For more information, see CLUSTER_AT_INGEST_TIME. This feature is only available on the high-performance architecture.

Important

When you use the pre-clustering feature, ensure that you don’t disable the auto-clustering feature on the destination table. Disabling auto-clustering can lead to degraded query performance over time.

Schema evolution support¶

Snowpipe Streaming supports automatic table schema evolution. With this feature, your data pipelines can adapt seamlessly to changing data structures. When enabled, Snowflake can automatically expand the destination table by adding new columns that are detected in the incoming stream and dropping NOT NULL constraints to accommodate new data patterns. For more information, see Table schema evolution.

Limitations¶

Native tables only: Schema evolution is supported exclusively for standard Snowflake tables. External tables and Iceberg tables aren’t supported.
No column widening: The precision, scale, or length of existing columns can’t be increased automatically.
No structured type support: Schema evolution isn’t supported for structured data types; for example, structured OBJECT or ARRAY columns. However, new columns that contain structured types are inferred as VARIANT, which enables JSON objects and arrays to be supported.

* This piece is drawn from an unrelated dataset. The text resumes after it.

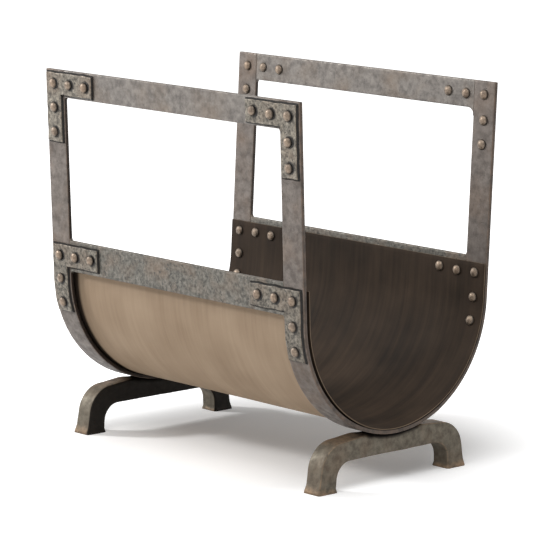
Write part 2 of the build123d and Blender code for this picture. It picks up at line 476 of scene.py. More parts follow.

Differences from Snowpipe Streaming Classic¶

For users familiar with the classic architecture, the high-performance architecture introduces the following changes:

New SDK and APIs: Requires the new snowpipe-streaming SDK (Java SDK and REST API), necessitating client code updates for migration.
PIPE object requirement: All data ingestion, configuration (for example, transformations), and schema definitions are managed through the server-side PIPE object, a shift from Classic’s more client-driven configuration.
Channel association: Client applications open channels against a specific PIPE object, not directly against a target table.
Schema validation: Moves from primarily client-side (Classic SDK) to server-side enforcement by Snowflake, based on the PIPE object.
Migration requirements: Requires modifying client application code for the new SDK and defining PIPE objects in Snowflake.